▸ Problem to solve:
Output the full material exactly as it appears here.
......
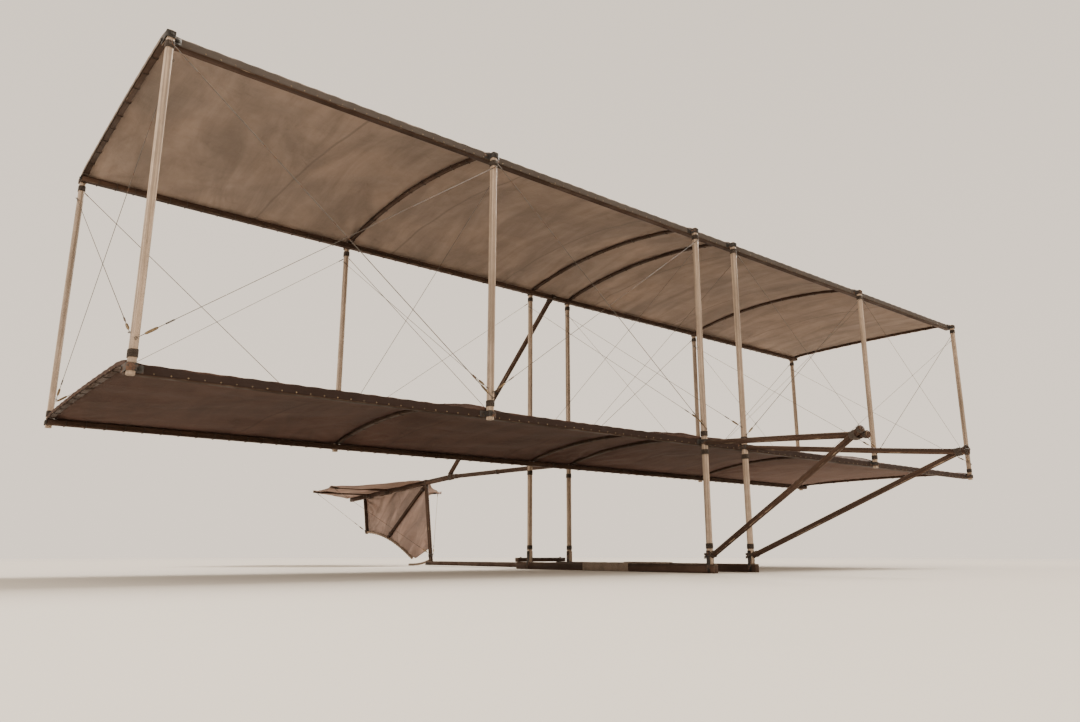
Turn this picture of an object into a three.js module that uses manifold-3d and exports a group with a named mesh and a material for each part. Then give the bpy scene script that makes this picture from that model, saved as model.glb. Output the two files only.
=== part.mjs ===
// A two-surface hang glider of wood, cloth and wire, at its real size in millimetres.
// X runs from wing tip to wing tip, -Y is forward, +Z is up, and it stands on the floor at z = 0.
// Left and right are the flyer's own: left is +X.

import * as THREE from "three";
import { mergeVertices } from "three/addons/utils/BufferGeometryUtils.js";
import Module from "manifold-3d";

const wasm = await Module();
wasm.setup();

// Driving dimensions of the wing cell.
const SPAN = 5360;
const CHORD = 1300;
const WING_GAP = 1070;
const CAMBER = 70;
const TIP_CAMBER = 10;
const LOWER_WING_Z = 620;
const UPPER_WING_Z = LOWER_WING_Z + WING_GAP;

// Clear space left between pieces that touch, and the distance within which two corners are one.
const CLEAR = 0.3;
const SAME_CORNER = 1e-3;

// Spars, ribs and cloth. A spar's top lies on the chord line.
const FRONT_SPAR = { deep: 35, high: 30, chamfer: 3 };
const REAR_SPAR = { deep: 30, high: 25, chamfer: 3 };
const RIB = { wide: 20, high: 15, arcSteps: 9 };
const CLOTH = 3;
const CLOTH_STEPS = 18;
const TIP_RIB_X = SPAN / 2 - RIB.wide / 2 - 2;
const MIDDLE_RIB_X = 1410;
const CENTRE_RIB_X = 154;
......
▸ Output for this task:
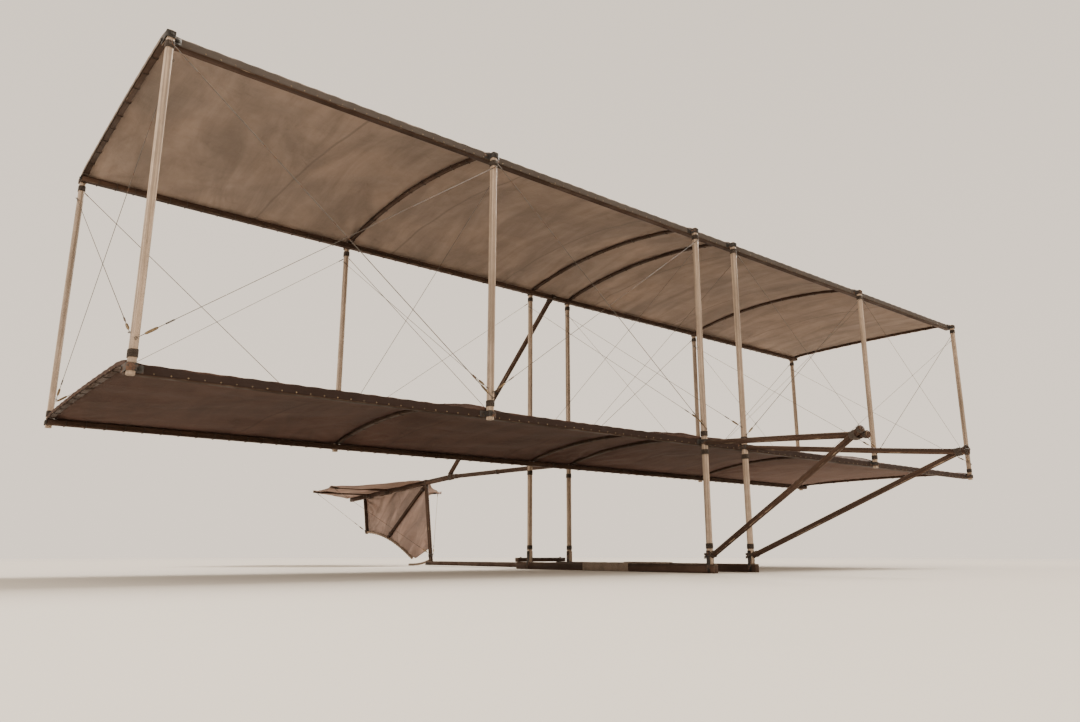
Turn this picture of an object into a three.js module that uses manifold-3d and exports a group with a named mesh and a material for each part. Then give the bpy scene script that makes this picture from that model, saved as model.glb. Output the two files only.
=== part.mjs ===
// A two-surface hang glider of wood, cloth and wire, at its real size in millimetres.
// X runs from wing tip to wing tip, -Y is forward, +Z is up, and it stands on the floor at z = 0.
// Left and right are the flyer's own: left is +X.

import * as THREE from "three";
import { mergeVertices } from "three/addons/utils/BufferGeometryUtils.js";
import Module from "manifold-3d";

const wasm = await Module();
wasm.setup();

// Driving dimensions of the wing cell.
const SPAN = 5360;
const CHORD = 1300;
const WING_GAP = 1070;
const CAMBER = 70;
const TIP_CAMBER = 10;
const LOWER_WING_Z = 620;
const UPPER_WING_Z = LOWER_WING_Z + WING_GAP;

// Clear space left between pieces that touch, and the distance within which two corners are one.
const CLEAR = 0.3;
const SAME_CORNER = 1e-3;

// Spars, ribs and cloth. A spar's top lies on the chord line.
const FRONT_SPAR = { deep: 35, high: 30, chamfer: 3 };
const REAR_SPAR = { deep: 30, high: 25, chamfer: 3 };
const RIB = { wide: 20, high: 15, arcSteps: 9 };
const CLOTH = 3;
const CLOTH_STEPS = 18;
const TIP_RIB_X = SPAN / 2 - RIB.wide / 2 - 2;
const MIDDLE_RIB_X = 1410;
const CENTRE_RIB_X = 154;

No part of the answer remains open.